Pour mémoire : la résolution 194 de l’Assemblée générale des Nations unies sur les réfugiés palestiniens, adoptée le 11 décembre 1948, prévoit le versement d’une compensation financière aux Palestiniens empêchés de regagner leur foyer. « Politiquement, les conditions d’application n’ont, bien sûr, jamais été réunies », souligne Jean-Paul Chagnollaud. « Aujourd’hui, le degré de confusion juridique et politique est tel que personne n’est en mesure de dire ce qui va arriver dans les territoires ou l’Unrwa est implantée. Au-delà de la bande de Gaza, je pense aussi à la situation de Jérusalem Est », relève Denis Charbit.
Avec cette décision, Israël risque-t-il de se couper de la communauté internationale ?

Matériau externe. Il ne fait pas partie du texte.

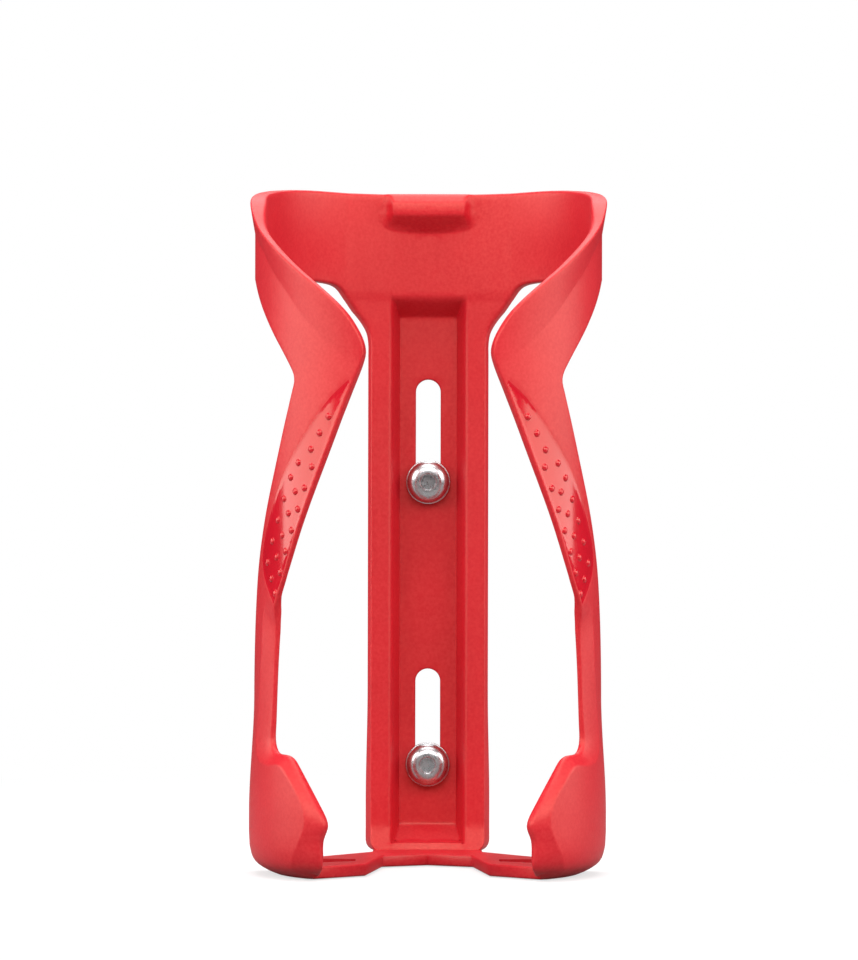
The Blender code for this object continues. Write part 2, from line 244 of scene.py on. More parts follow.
# Rounding of the sheet's edges. The bottle's side of the edge changes from INNER_ROUND to
# WING_ROUND and PLATE_ROUND between these heights and angles.
INNER_ROUND = 0.7
WING_ROUND = 0.95
WING_ROUND_HEIGHTS = (38.0, 46.0)
WING_ROUND_ANGLES = (50.0, 75.0)
PLATE_ROUND = 0.3
PLATE_ROUND_HEIGHTS = (58.0, 54.0)
OUTER_ROUND = 0.45
SLOT_ROUND = 0.35
ARC_STEPS = 4

# Rounding of the creases in the two surfaces.
SIDE_ROUND = 2.4
END_ROUND = 1.3
END_WALL_ROUND = 0.2
CHANNEL_CORNER_ROUND = 0.8
CHANNEL_ENDS_ROUND = 0.1
FLOOR_ROUND = 0.2
RAMP_ROUND = 0.15
FLARE_ROUND = 0.5
LUG_ROUND = 0.5
LUG_FLANK_ROUND = 0.8
LUG_ENDS_ROUND = 0.3
LUG_FOOT_ROUND = 0.35

# The mesh: the spacing of its points, how far they keep apart, and the rows that follow a
# crease or the channel's mouth. Dome rings are (share of the radius, number of points).
INNER_STEP = 1.15
OUTER_STEP = 1.05
LENS_STEP = 0.6
CORNER_STEP = 0.36
OUTLINE_STEP = 0.8
SLOT_STEP = 0.45
CREASE_STEP = 0.6
LENS_LINE_STEP = 0.5
CUT_STEP = 1.0
LEAST_GAP = 0.12
CUT_MARGIN = 0.35
RIM_MARGIN = 0.4
LINE_MARGIN = 0.1
EXTRA_MARGIN = 0.2
ON_EDGE = 0.5
DOME_RINGS = ((0.3, 6), (0.58, 10), (0.8, 14), (0.94, 16), (1.02, 16))
CREASE_SHIFTS = (-0.35, 0.0, 0.35)
MOUTH_SHIFTS = (-0.9, -0.45, 0.0, 0.45, 0.9)

# The strap under the bottle, from above, right half, as (x, y).
STRAP_TOP = -60.32
STRAP_BOTTOM = -62.96
STRAP_FRONT = (
    (0.0, -23.5), (9.6, -28.9), (9.95, -30.2), (13.2, -55.5),
    (21.7, -63.5), (24.2, -65.6),
)
STRAP_REAR = ((22.7, -31.5), (12.4, -17.3), (12.3, -9.2))
STRAP_LIP_RADIUS = 33.4
STRAP_LIP_TURNS = (-39.0, -3.0)
STRAP_REAR_RADIUS = 36.5
STRAP_ROUND = 0.45
STRAP_WINDOW_ROUND = 0.8
STRAP_WINDOW = (
    (15.6, -41.6), (15.6, -47.6), (23.5, -52.4), (28.6, -52.4),
    (28.6, -46.4), (23.5, -40.6),
)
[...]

Cette décision est d’abord à replacer dans un contexte global de tension avec l’ONU. Au lendemain des attaques du 7 octobre, les autorités israéliennes ont vivement dénoncé les commentaires d’Antonio Guterres, qui avait notamment évoqué « l’occupation étouffante » subie par le peuple palestinien depuis plus d’un demi-siècle. Plus récemment, des tirs de l’armée israélienne contre les positions de la Force intérimaire des Nations unies au Liban ont fait monter les tensions d’un cran.
« Il y a un paradigme qui permet de comprendre l’attitude d’Israël : depuis vingt ans les autorités estiment qu’elles ne sont pas liées par le droit international », analyse Jean-Paul Chagnollaud. « Pour mesurer cet écart, il suffit de mettre en parallèle l’avis rendu le 19 juillet par la Cour internationale de Justice (CIJ), qui liste les atteintes au droit international commises par Israël, notamment en ce qui concerne l’occupation des territoires palestiniens. Et de l’autre, le discours qu’a tenu fin septembre Benyamin Nétanyahou devant l’Assemblée générale de l’Onu. Sous les sifflets, le Premier ministre a qualifié l’organisation de marécage antisémite. »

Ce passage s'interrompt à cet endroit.